Stevenson argues that law abiding gun owners impose a cost on society, though he defends the point by noting that a criminal could steal the gun and commit a crime. This argument would be persuasive if the use of a stolen gun were the only way a criminal could harm a victim. People who own cars, knives and baseball bats all create the risk that they could become stolen and used in the commission of a crime; the fact that the contemplated wrongdoer commits a previous theft followed by a later crime involving a gun shows that the person is already a threat and will probably mug someone with some other weapon. Granted an attack will likely be less deadly, though I doubt the difference between being fatally shot and non-fatally stabbed is enough to pack up the family and move to Pasadena or south east Houston (believe me, I’ll be gone as soon as I can be).

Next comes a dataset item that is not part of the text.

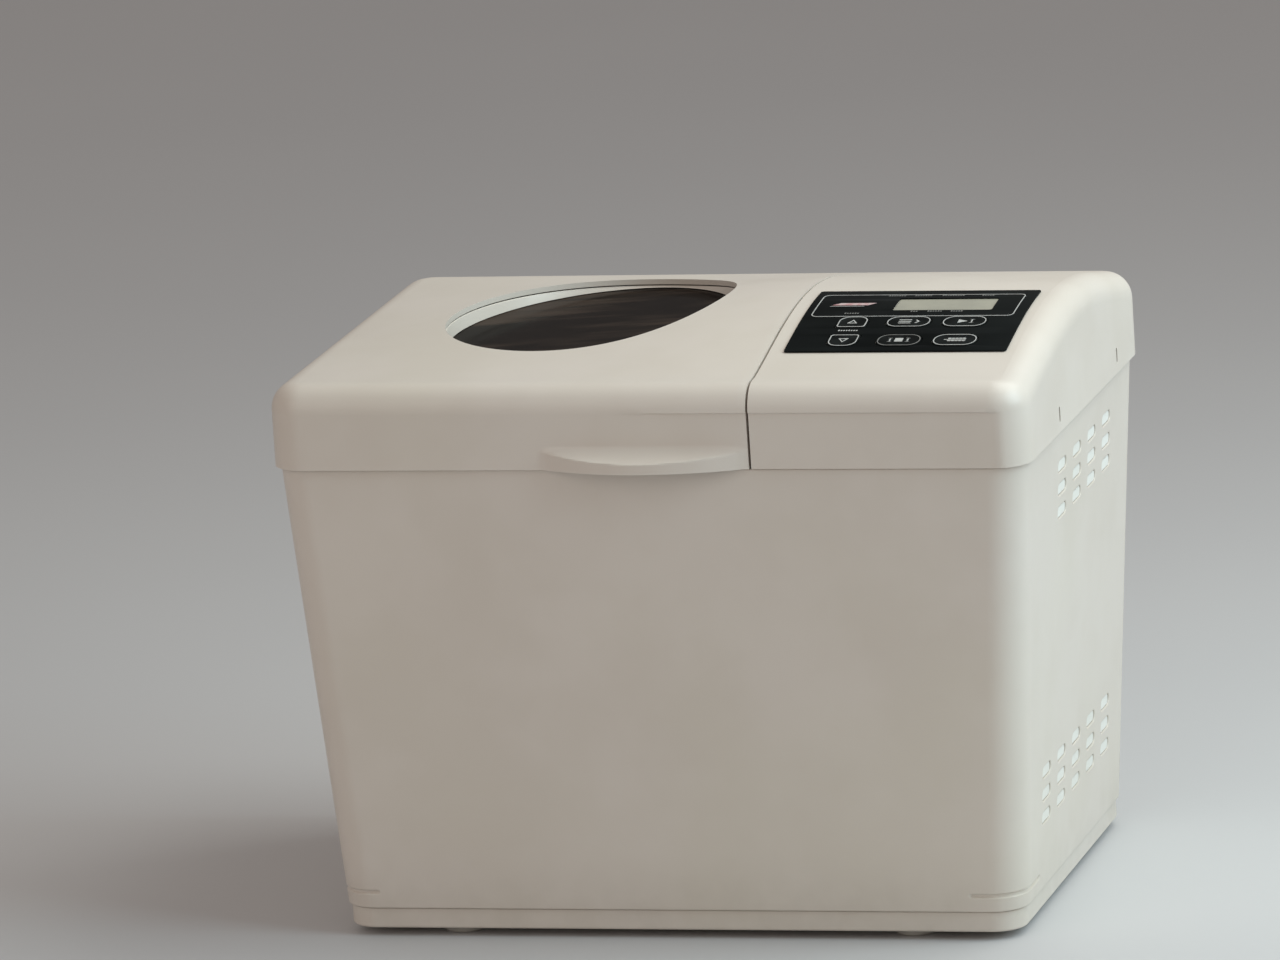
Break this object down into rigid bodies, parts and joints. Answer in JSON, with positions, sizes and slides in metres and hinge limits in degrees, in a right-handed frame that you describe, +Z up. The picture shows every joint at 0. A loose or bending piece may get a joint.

It is argued that the corporation does not actually suffer the harm, as it can shift the costs to its consumers. This still results in harming an innocent party in two ways. First of all, spreading the cost requires a rise in prices; this shifts the demand curve and results in several additional problems. Most directly, the manufacturer loses sales and profit. The manufacturer therefore suffers a harm the cost of which it cannot spread. Beyond that, consumers who would have wished to have bought a gun cannot, thus hurting an innocent party (the prospective gun buyer). The second and related harm to innocent parties is that those who buy guns must pay for the criminal acts of others. You say that this is done all of the time with car insurance, as good drivers must subsidize the victims of bad drivers. Where the analogy breaks down is that the insurance companies spread the cost of negligent accidents, though Allstate won’t pay a judgment against me if I intentionally run someone over.